Zum Zweiten: Das interessierte weder den Schreiber noch interessiert es mich. Denn darum geht es ja in der Geschichte: Sich nicht auf das verlassen, was jemand erzählt. Aus historischen Ereignissen ergibt sich kein Glaube. Nur aus Glaube ergibt sich Glaube – aber eben nicht in dem platten Sinn wie dies Ihr ehemaliger atheistischer Gesprächspartner meinte (Er bezieht sich in seiner Vorstellung ja in gewisser Weise auf Sie.)
Herzlich
Ihr Paul
Gert Flessing schreibt:
30. Januar 2016, 10:18
Lieber Herr Flessing,
ich sehe mich jetzt in keinem Widerspruch zu Ihnen. Vielleicht so: Wenn ich mich verwirklichen will – und ich finde das etwas gutes – und dann scheitere, geht es mir vielleicht auch so, wenn ich andere Glaubensvorstellungen habe. Denken Sie nur an den Abschiedsbrief des Zeltmachers. Wie verzweifelt der klang, weil er keinen Erfolg hatte (oder an Elia, der Erfolg hatte). Ich denke da oft an Meister Eckehardt. Soweit ich aus mir herausgehe, soweit muss Gott in mich hineingehen.
Herzlich
Ihr Paul
A.Rau schreibt:
30. Januar 2016, 10:34
Paul schreibt: 29. Januar 2016, 22:25
Lieber Herr Rau,
wenn Ihnen so ein Mensch begegnet, haben Sie Pech. Ich kenne viele Pfarrer*innen und habe diesen Eindruck eher selten. Ich kenne natürlich einige, die wirklich Mechaniker sind und dann mit groben Werkzeugen die Seelen der Leute bearbeiten. Meist sind das solche, die ähnlich denken wie Sie. Ob die dann den Leuten wirklich helfen?

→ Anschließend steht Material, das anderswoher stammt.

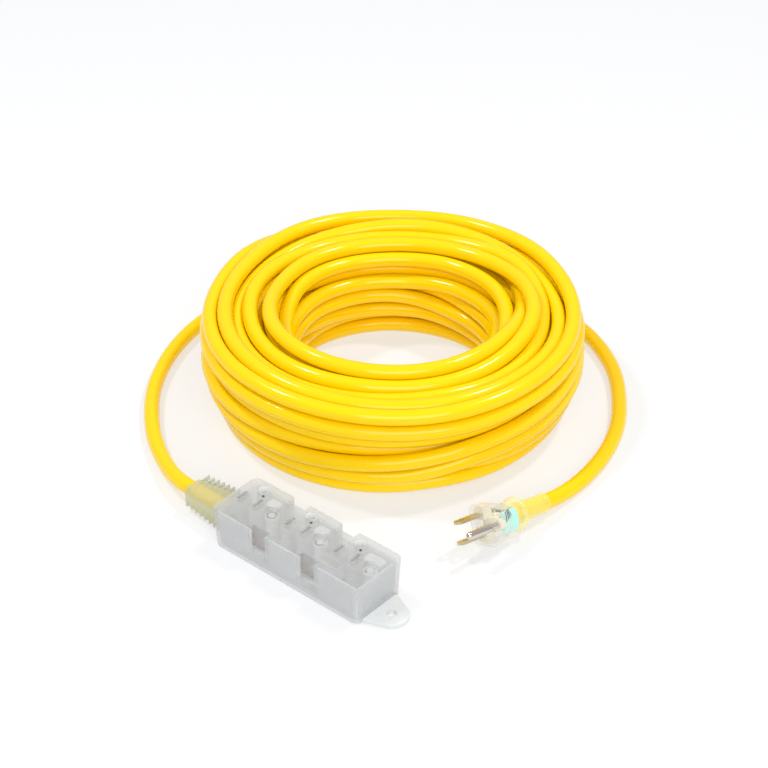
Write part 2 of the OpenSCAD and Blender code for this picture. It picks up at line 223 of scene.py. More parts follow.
def add_bump(material, fac, height_mm, strength=1.0):
    """Bump of a given height from a factor."""
    tree = material.node_tree
    bump = tree.nodes.new("ShaderNodeBump")
    bump.inputs["Strength"].default_value = strength
    bump.inputs["Distance"].default_value = height_mm * MM
    tree.links.new(fac, bump.inputs["Height"])
    tree.links.new(bump.outputs["Normal"], tree.nodes["Principled BSDF"].inputs["Normal"])


def jacket_material():
    """Yellow PVC: a soft gloss, faint mottling and the fine grain of an extruded jacket."""
    m = new_material("yellow_pvc", (0.97, 0.65, 0.0), 0.14, Specular_IOR_Level=0.34)
    vary(m, add_noise(m, 35), "Base Color", (0.95, 0.63, 0.0), (0.99, 0.67, 0.001))
    vary(m, add_noise(m, 180), "Roughness", 0.11, 0.17)
    add_bump(m, add_noise(m, 900, 3), 0.003)
    return m


def glass_material(name, color, roughness):
    """Tinted glass, not quite even in its gloss."""
    m = new_material(name, color, roughness, Transmission_Weight=0.6, IOR=1.5)
    vary(m, add_noise(m, 260), "Roughness", 0.8 * roughness, 1.25 * roughness)
    add_bump(m, add_noise(m, 1200, 3), 0.005)
    return m


def film_material(name, color, roughness, facing, edge):
    """Thin clear PVC: see-through where it faces the eye, milky at its edges."""
    m = new_material(name, color, roughness)
    tree = m.node_tree
    layer = tree.nodes.new("ShaderNodeLayerWeight")
    layer.inputs["Blend"].default_value = 0.5
    ramp = tree.nodes.new("ShaderNodeMapRange")
    ramp.inputs["To Min"].default_value = facing
    ramp.inputs["To Max"].default_value = edge
    tree.links.new(layer.outputs["Facing"], ramp.inputs["Value"])
    tree.links.new(ramp.outputs["Result"], tree.nodes["Principled BSDF"].inputs["Alpha"])
    vary(m, add_noise(m, 300), "Roughness", 0.7 * roughness, 1.3 * roughness)
    return m


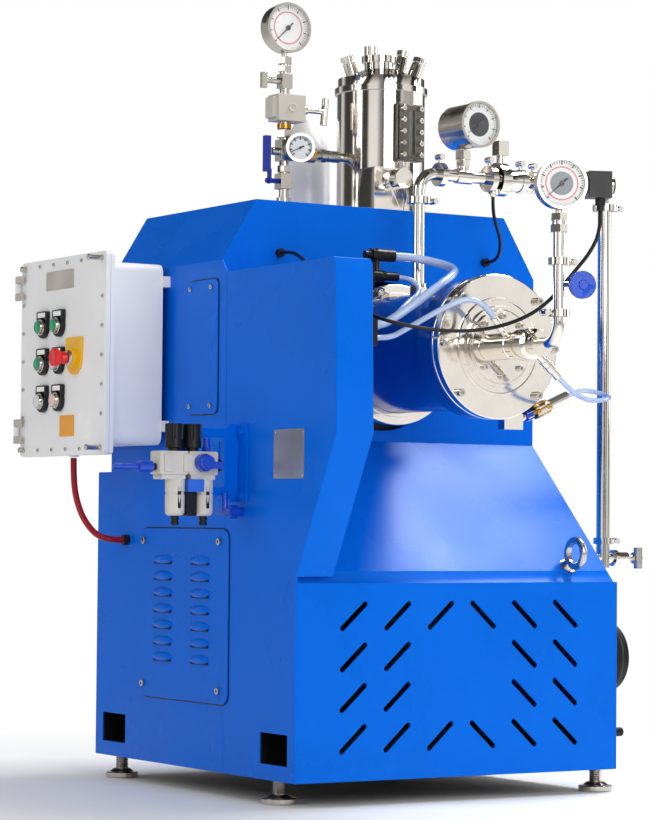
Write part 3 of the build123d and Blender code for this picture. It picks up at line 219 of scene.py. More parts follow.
laid("control_box_cable", [(-470, 747, 668), (-470, 747, 622), (-469, 732, 575), (-463, 704, 532),
                           (-442, 672, 498), (-392, 672, 498)], 13.0, red_rubber, "power_cable")
laid("contact_dial_cable", [(182, 163, 1205), (182, 163, 1178), (197, 175, 1153), (224, 196, 1128),
                            (245, 224, 1103), (252, 252, 1083), (252, 282, 1083)], 7.2,
     black_rubber, "signal_cables")
laid("outlet_dial_cable", [(-248, 282, 1075), (-248, 248, 1075), (-256, 196, 1060), (-268, 142, 1034),
                           (-276, 86, 1004), (-280, 30, 977), (-280, -30, 950), (-268, -84, 927),
                           (-233, -116, 912), (-185, -140, 903), (-133, -155, 900), (-83, -172, 903),
                           (-46, -203, 913), (-17, -238, 930), (4, -268, 954), (24, -286, 984),
                           (50, -294, 1016), (68, -314, 1048), (72.4, -339.6, 1086), (72.4, -339.6, 1125)],
     7.2, black_rubber, "signal_cables")
laid("jacket_hose", [(-102, 100, 1063), (-60, 100, 1063), (-26, 84, 1056), (-10, 48, 1046),
                     (-16, 8, 1034), (-42, -22, 1021), (-80, -42, 1002), (-118, -54, 980),
                     (-154, -54, 956), (-186, -44, 933), (-212, -30, 914), (-247, -30, 914)],
     17.0, clear_pvc, "clear_hoses")
laid("seal_hose", [(-92, 100, 1022), (-64, 100, 1022), (-46, 92, 1006), (-58, 76, 988), (-90, 56, 974),
                   (-130, 36, 948), (-168, 16, 924), (-208, 6, 908), (-247, 6, 908)],
     10.0, clear_pvc, "clear_hoses")
laid("feed_hose", [(-247, -56, 888), (-212, -56, 888), (-190, -80, 905), (-166, -110, 926), (-136, -138, 948),
                   (-100, -156, 965), (-62.99, -160, 953.07), (-43.71, -160, 930.09)], 11.0,
     clear_pvc, "clear_hoses")
laid("return_hose", [(71.62, -212, 817.9), (94.99, -212, 798.29), (128, -206, 782), (168, -192, 776), (204, -186, 780),
                     (230, -167, 786), (237, -137, 794), (224, -111, 800), (204.17, -101, 800.99),
                     (174.71, -101, 788.48)], 9.0, clear_pvc, "clear_hoses")


# Sheet-metal cabinet. Folded steel panels, powder coated in gloss blue: the coat lies thick and smooth,
# with a faint orange peel, and every folded edge is slightly round.
def lacquer(name, code, rough, peel_mm=2.2, gloss=0.25, depth_mm=0.012, tinted=(1, 1, 1, 1)):
    # Powder coat and enamel: a full colour under gloss, with the shallow dimples of a sprayed film.
    made = bpy.data.materials.new(name)
    made.use_nodes = True
    tree = made.node_tree
    tree.nodes.clear()
    spot = node(tree, "ShaderNodeTexCoord")
    peel = node(tree, "ShaderNodeTexNoise", {"Vector": spot.outputs["Object"], "Scale": 1000 / peel_mm, "Detail": 2.0})
    dust = node(tree, "ShaderNodeTexNoise", {"Vector": spot.outputs["Object"], "Scale": 5.0, "Detail": 5.0})
    dull = node(tree, "ShaderNodeMapRange", {0: dust.outputs[0], **noise_span, 3: rough * 0.8, 4: rough * 1.25})
    shade = node(tree, "ShaderNodeMapRange", {0: dust.outputs[0], **noise_span, 3: 0.96, 4: 1.04})
    tint = node(tree, "ShaderNodeMix", {"Factor": 1.0, "A": linear(code), "B": shade.outputs[0]},
                data_type="RGBA", blend_type="MULTIPLY")
    bump = node(tree, "ShaderNodeBump", {"Strength": 0.35, "Distance": depth_mm / 1000, "Height": peel.outputs[0]})
    skin = node(tree, "ShaderNodeBsdfPrincipled", {"Base Color": tint.outputs["Result"], "Roughness": dull.outputs[0],
                                                   "Specular IOR Level": gloss, "Specular Tint": tinted,
                                                   "Normal": bump.outputs[0]})
    node(tree, "ShaderNodeOutputMaterial", {"Surface": skin.outputs[0]})
    return made


blue_coat = lacquer("blue_powder_coat", "0067DB", 0.28, gloss=0.14, tinted=(0.45, 0.72, 1, 1))
black_paint = lacquer("black_frame_paint", "131416", 0.45, 2.0)

body_of = {n: b for b, ns in frame["record"]["behaviour"]["bodies"].items() for n in ns}


def carried(name, material, edge_mm=0.8, smooth=35):
    # A copy of the node's own mesh, merged and with its flat facets joined, so that its edges can be rounded.
    mesh = frame["nodes"][name].data.copy()
    mesh.name = name + "_skin"
    work = bmesh.new()
    work.from_mesh(mesh)
    bmesh.ops.remove_doubles(work, verts=work.verts, dist=2e-6)
    bmesh.ops.dissolve_limit(work, angle_limit=math.radians(0.6), verts=work.verts, edges=work.edges)
    work.to_mesh(mesh)
    work.free()
    mesh.materials.clear()
    mesh.materials.append(material)
    if mesh.has_custom_normals:
        mesh.normals_split_custom_set([(0, 0, 0)] * len(mesh.loops))
    mesh.shade_smooth()
    mesh.set_sharp_from_angle(angle=math.radians(smooth))
    piece = bpy.data.objects.new(name + "_skin", mesh)
    bpy.context.scene.collection.objects.link(piece)
    if edge_mm:
        round_over = piece.modifiers.new("edges", "BEVEL")
        round_over.width, round_over.segments, round_over.limit_method = edge_mm / 1000, 2, "ANGLE"
        round_over.angle_limit, round_over.harden_normals = math.radians(30), True
    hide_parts(name)
    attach(piece, body_of[name])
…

Und zu den gottlosen Weltverbesserungsträumen kann ich Sie nur auf die Befreiungstheolog*innen verweisen. Was wäre es denn für ein jämmerliches Evangelium, wenn sich daraus keine Konsequenzen für das – auch politische – Zusammenleben ergäben?
Herzlich
Ihr Paul
Sehen Sie, lieber Paul, so verschieden ist das. Ich kenne viele Pfarrer + lese von EKD-Funktionären und habe diesen Eindruck sehr oft.
A.Rau schreibt:
30. Januar 2016, 13:16
Lieber Herr Rau,
ich sprach nur von Pfarrer*innen, nicht von Funktionär*innen.
Herzlich
Ihr Paul
Und ich sprach von Theologinnen und Theologen. Noch eine Zugabe: Ob es Zahnärzte gibt, die gute Automechaniker sind, weiß ich nicht. Aber es gibt jede Menge Religions- und Literaturwissenschaftler, jede Menge Philosophen usw., die sich für gute Theologen halten. Eine realistische Selbsteinschätzung scheint in dieser Zunft nicht sonderlich weit verbreitet zu sein.